July 1946: A tapeworm. (Photo by Sam Shere/Time & Life Pictures/Getty Images)
DES MOINES, Ia. -- People will do almost anything to lose weight. Just ask an Iowa woman, who apparently thought that ingesting a live tapeworm would be a good diet aid.
That patient told her doctor that she had purchased a tapeworm on the Internet and swallowed it. The physician called the Iowa Department of Public Health to ask what to do for her. The department's medical director, Dr. Patricia Quinlisk, advised an anti-worm medication.
Quinlisk recounted the incident Thursday in a weekly e-mail to public health workers around the state. She noted that websites have been selling tapeworms as a weight-loss tool and warned against the practice.

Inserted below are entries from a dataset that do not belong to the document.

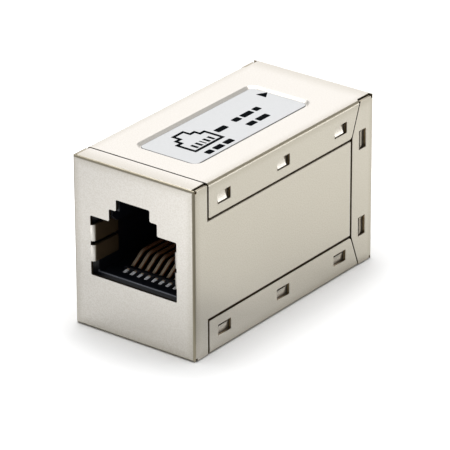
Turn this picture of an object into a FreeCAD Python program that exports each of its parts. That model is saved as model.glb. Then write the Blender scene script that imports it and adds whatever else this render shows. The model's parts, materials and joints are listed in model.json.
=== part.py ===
import FreeCAD, Part
import math
import os

# RJ45 inline coupler: two folded steel shells that snap into each other round two
# black plastic jacks set back to back on a circuit board.
# X is the width, Y the length with the front socket at -Y, and Z is up. The origin is
# at the middle of the underside. Every size is in millimetres.

os.makedirs("parts", exist_ok=True)
Vector = FreeCAD.Vector

# Whole coupler
length = 34.3
width = 17.1
height = 21.0

# Sheet metal of the two shells
sheet = 0.35
shell_gap = 0.1             # between the shells, and round what they hold
front_bend = 0.45           # outside radius from the front face to its sides
rear_bend = 0.65            # outside radius from the rear face to its sides
top_bend = 0.45             # outside radius of the folds along the top and the bottom

lip_length = 2.5            # front shell's lips on the top and the bottom
front_gap = 0.22            # between the lips and the rear shell's long panels
lip_gap = 0.2               # between the sides of a lip and the upright side folds
corner_relief = 0.2         # the cut beside a lip runs this far into the corner bend
edge_drop = 0.15            # side folds end this far from the top and the bottom
fold_end = 1.0              # where the side folds run on into the side panels
flange_height = 4.2         # rear shell's long side flanges, from the top or the bottom
rear_flange = 4.35          # rear shell's upright side flanges, from the rear face
mitre_top = 2.75            # from the rear face to the mitre seam at the top fold
mitre_gap = 0.2
seam = 0.35                 # open groove between a flange and the flush side panel
strip_seam = 0.3            # the same at the front ends of the long flanges
joggle_run = 0.2            # length of the slope down to the lowered border of a panel
flange_front_corner = 0.2
flange_rear_corner = 0.6

# Windows in the flanges, each with a lanced catch of the front shell behind it
window_long = 2.4
window_short = 1.4
window_from_edge = 2.4      # long flange: middle of a window from the top or the bottom
window_first = 5.5          # long flange: first middle from the front face
window_last = 6.7           # long flange: last middle from the rear face
windows_per_flange = 3
rear_window_from_face = 2.35
rear_window_spread = 11.05  # between the middles of the upper and the lower window
catch_width = 1.6
rear_catch_width = 2.0
catch_length = 1.05
catch_shift = 0.25          # towards the front, from the middle of its window
catch_rise = 0.42
catch_margin = 0.14         # between a catch's hinge and the edge of its window
lance_slit = 0.06

# Label and its stamped recess
recess_width = 9.1
recess_from_front = 5.8
recess_from_rear = 6.4
recess_corner = 1.2
recess_depth = 0.3
recess_slope = 0.38
label_margin = 0.1
label_thickness = 0.08

# Socket opening of the metal faces: the plug's slot and the two steps of its latch
socket_bottom = 6.8
socket_width = 12.2
socket_height = 7.35
latch_base_width = 6.8
latch_base_height = 1.5
latch_width = 4.75
latch_height = 1.4
opening_corner = 0.2

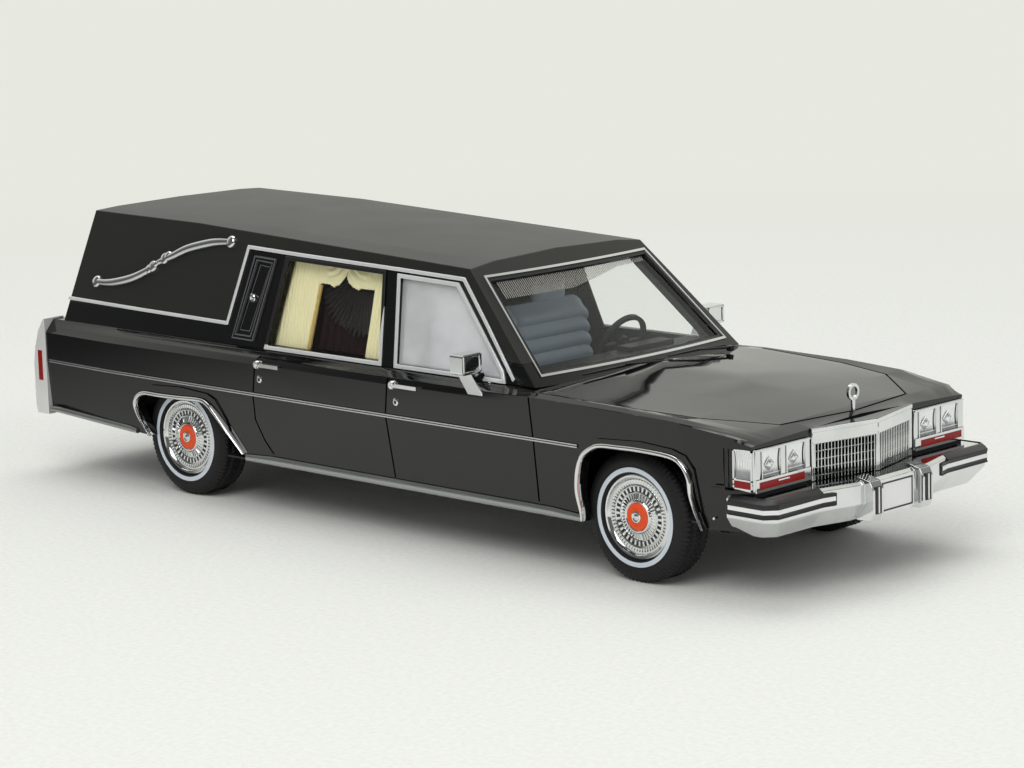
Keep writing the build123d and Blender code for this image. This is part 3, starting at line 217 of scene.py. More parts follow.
@dataclass(frozen=True)
class Finish:
    """A surface finish, made into one node material.

    Args:
        name: name of the material.
        colour: base colour, linear.
        roughness: roughness of the shader.
        metallic: share of metal in the shader.
        coat: weight of the clear coat.
        specular: specular level.
        grain: size of the surface grain in millimetres, or 0 for none.
        grain_depth: height of that grain in millimetres.
        mottle: share by which the colour and roughness vary.
        mottle_size: size of that variation in millimetres.
        transmission: weight of clear transmission.
        other: second finish, used where the zone says so.
        zone: function from a writer and the object coordinates in millimetres to a mask socket.
    """

    name: str
    colour: Colour
    roughness: float = 0.4
    metallic: float = 0.0
    coat: float = 0.0
    specular: float = 0.5
    grain: float = 0.0
    grain_depth: float = 0.0
    mottle: float = 0.0
    mottle_size: float = 6.0
    transmission: float = 0.0
    other: Optional["Finish"] = None
    zone: Optional[Callable[[NodeWriter, Socket, Socket, Socket], Socket]] = None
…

"Ingesting tapeworms is extremely risky and can cause a wide range of undesirable side effects, including rare deaths," she wrote. "Those desiring to lose weight are advised to stick with proven weight loss methods - consuming fewer calories and increasing physical activity."
Tapeworms are parasites that can live in the intestines of animals and humans. They can be ingested accidentally in undercooked meat. Two tapeworm species usually have mild symptoms - abdominal pain, loss of appetite, upset stomach and diarrhea - but infections from a pork tapeworm, Taenia solium, can cause seizures, so it's important to seek treatment, according to the Centers for Disease Control and Prevention.

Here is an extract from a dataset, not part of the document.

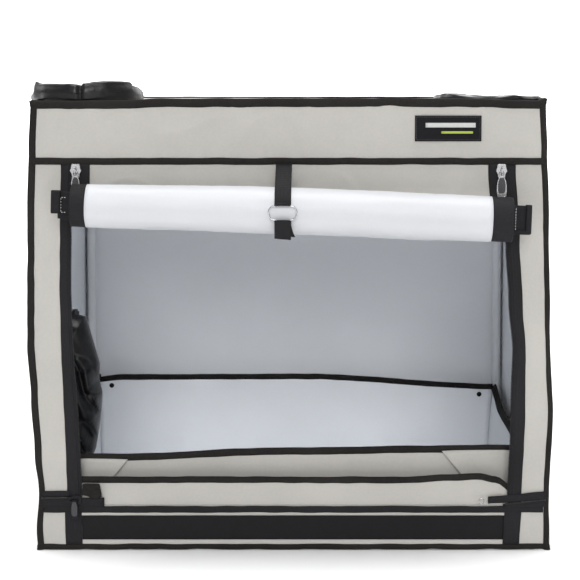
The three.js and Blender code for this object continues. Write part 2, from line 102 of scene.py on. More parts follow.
def principled(name, colour, roughness, metallic=0.0):
    """A new material, and its nodes, links and shader."""
    material = bpy.data.materials.new(name)
    material.use_nodes = True
    nodes = material.node_tree.nodes
    shader = nodes["Principled BSDF"]
    shader.inputs["Base Color"].default_value = (*colour, 1)
    shader.inputs["Roughness"].default_value = roughness
    shader.inputs["Metallic"].default_value = metallic
    return material, nodes, material.node_tree.links, shader


def studio_sheet(name, shape, finish, lift=0.0):
    """The floor or the backdrop of the studio."""
    mesh = bpy.data.meshes.new(name)
    shape.to_mesh(mesh)
    shape.free()
    mesh.materials.append(finish)
    sheet = bpy.data.objects.new(name, mesh)
    sheet.location.z = lift
    scene.collection.objects.link(sheet)


floor_finish, _, _, _ = principled("pale_floor", (0.88, 0.88, 0.88), 0.9)
floor_shape = bmesh.new()
bmesh.ops.create_circle(floor_shape, cap_ends=True, segments=96, radius=14)
studio_sheet("floor", floor_shape, floor_finish, -0.0005)

backdrop_finish, _, _, backdrop_shader = principled("white_backdrop", (0.9, 0.9, 0.9), 1.0)
backdrop_shader.inputs["Emission Color"].default_value = (1, 1, 1, 1)
backdrop_shader.inputs["Emission Strength"].default_value = 0.85
backdrop_shape = bmesh.new()
bmesh.ops.create_grid(backdrop_shape, x_segments=1, y_segments=1, size=0.5)
stand_up = Matrix.Rotation(TAU / 4, 4, "X")
at_back = Matrix.Translation((0, 7.5, 2.5)) @ stand_up @ Matrix.Diagonal((14, 7, 1, 1))
bmesh.ops.transform(backdrop_shape, matrix=at_back, verts=backdrop_shape.verts)
studio_sheet("backdrop", backdrop_shape, backdrop_finish)

# How the tent hangs. Its sizes come from the frame. A fabric box is never square:
# each upright edge wanders a little between the base and the roof, and all that is
# sewn to it goes with it. The lists give how far, in metres: the upright edges' shift
# by height, and the roof's front edge's lift by place across.
X, Y, Z = Vector((1, 0, 0)), Vector((0, 1, 0)), Vector((0, 0, 1))
edges_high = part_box("edge_binding")[1]
HALF_X = edges_high.x
HALF_Y = edges_high.y
TOP = edges_high.z
SKIN_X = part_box("right_wall")[1].x
SKIN_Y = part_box("back_wall")[1].y
SKIN_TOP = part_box("roof_panel")[1].z
BASE_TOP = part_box("base_panel")[1].z
OPENING_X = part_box("post_panel_right")[0].x
CLOTH = 0.0015
ZIP_TAPE_LAP = 0.019
TAPE_OUTER_X = OPENING_X + ZIP_TAPE_LAP

LEFT_EDGE = [(0, 0.011), (0.03, 0.009), (0.093, 0.0135), (0.155, 0.0075), (0.235, 0.0035), (0.32, -0.001),
             (0.545, 0.0025), (0.62, 0.0058), (0.70, 0.0095)]
LEFT_TAPE = [(0, 0.005), (0.055, 0.004), (0.092, 0.0075), (0.157, 0.0065), (0.20, 0.005), (0.25, 0.0037),
             (0.30, 0.0015), (0.41, 0.0006), (0.50, 0.0022), (0.60, 0.0048), (0.70, 0.0075)]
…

One tapeworm can't absorb enough food and nutrients to make a big difference in weight, according to scientific research. But the parasite can cause anemia and malnutrition.
Another problem: One tapeworm can grow up to 30 feet long. And because a tapeworm has both male and female reproductive systems, a woman who starts out with one worm could be spreading a bunch of fertilized worm eggs every time she goes to the bathroom.
A century ago, hucksters often sold tapeworm eggs in pill form as a weight-loss aid, Quinlisk said.